Das Baldaufhaus in Binswangen

Nathan Baldauf war Vorsteher der jüdischen Gemeinde und gegen Ende des Jahrhunderts wurde er als einer von vier Gemeindebevollmächtigten in den Gemeindeausschuss gewählt. Diese gleichwertige Teilhabe am Gemeindeleben spiegelte die Situation in den „Judendörfern“ und erklärt das spätere Selbstvertrauen der jüdischen Familie als Unternehmer, Bürger und Förderer.
Nathan war mit Lina Neuburger verheiratet und hatte fünf Kinder. Linas Schwester Bertha Neuburger heiratete den jüdischen Religionslehrer Lazarus Häutemann, der später in Dillingen Bankier wurde. Mit seinen Beziehungen und dem dort erwirtschafteten Kapital eröffneten sich den Familienmitgliedern in Dillingen nach dem Umzug ganz neue Chancen.

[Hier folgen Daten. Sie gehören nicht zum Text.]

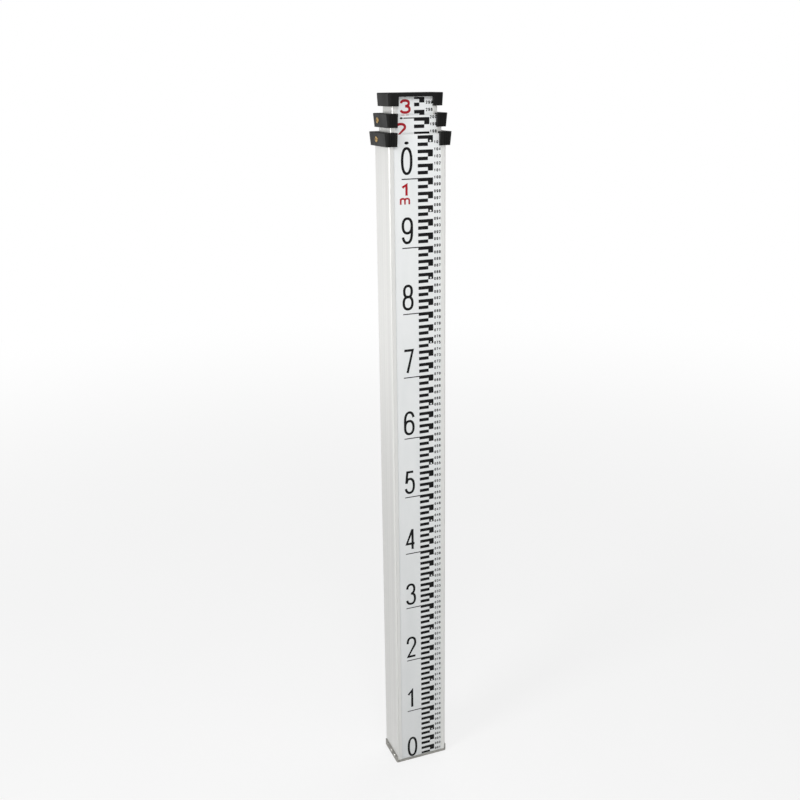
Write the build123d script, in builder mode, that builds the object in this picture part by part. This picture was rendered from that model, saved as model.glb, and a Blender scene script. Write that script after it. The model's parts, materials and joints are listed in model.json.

Was ein historisches Foto verrät – eine kleine Fotoanalyse

Das historische Foto zeigt das Wohn- und Geschäftshaus des Juden Nathan Baldauf. Beschreibe das Foto. Was fällt Dir besonders auf?
Das Warenangebot
Die Fassade des Hauses demonstriert das Selbstbewusstsein der jüdischen Besitzer. Die ausgestellten Tuchballen neben der Eingangstüre und die Schaufenster zeigen das Warenangebot des Tuchhändlers. An der Wicklung der Ballen sieht man, dass es sich um maschinengefertigtes Tuch handelt. Als Fabrikationsort kommt wohl Augsburg in Frage.
Kleidung und Aussehen
Kleidung und Aussehen der Personen verraten viel über ihre soziale Stellung. Das Foto zeigt den korrekt gekleideten, selbstbewussten Geschäftsmann Baldauf mit weißem, steifem, hohem Stehkragen mit Binder, im Volksmund „Vatermörderkragen“ genannt. Links im Bild eine Gruppe bäuerlich gekleideter Personen, die Frau in Tracht, die Männer mit Schirmmütze: Ohne Hut oder Mütze aus dem Haus zu gehen war für den Mann bis in die 1950er Jahre undenkbar; typisch für die Zeit: der Schnauzbart. Der Radfahrer trägt bürgerliche Kleidung, nur seine Mütze ist sportlich.
Was zufällig ins Bild gerät
Man sieht im Vordergrund den offenen Abwassergraben, nur ein Steg führt zum Haus. Während es in den Städten bereits eine unterirdische Kanalisation gab, ging die dörfliche Entwicklung sehr viel langsamer voran. Dies gilt auch für die Straßenpflasterung.
Datierung
Das Foto ist nach 1888 und vor 1900 entstanden, eine genaue Datierung ist nicht überliefert. 1900 starb Nathan Baldauf, das andere Eckdatum liefert das Fahrrad: 1888 wurde der Luftreifen erfunden.
Vom Baldaufhaus zum „Schillinghaus“
Nach dem Tod ihres Mannes verkaufte Lina Baldauf 1903 das Haus an Andreas Schilling, dessen Familie das Textilgeschäft bis 1995 weiter betrieb. Das Haus wurde ab 2010 von Ehrenamtlichen sorgfältig restauriert und dient heute als Kulturzentrum und Begegnungsstätte.
Zur Mitarbeit: Was lässt sich anhand der Fotos über die Bedeutung der Stadt Augsburg als Industriezentrum der Tuchherstellung sagen?

Die Familie Baldauf

Chancenwanderung

Leopolds Bruder Gustav Baldauf ging 1899 nach München und wurde Diplomingenieur, die Schwester Klara heiratete einen Fabrikanten in Würzburg, Flora einen Kaufmann in München. Nathans Witwe Lina Baldauf verkaufte das Haus in Binswangen an die nichtjüdische Familie Schilling, die dort das Tuchgeschäft weiterführte. Lazarus Häutemann nahm 1899 seinen Neffen Leopold als Prokurist in seine Bank auf.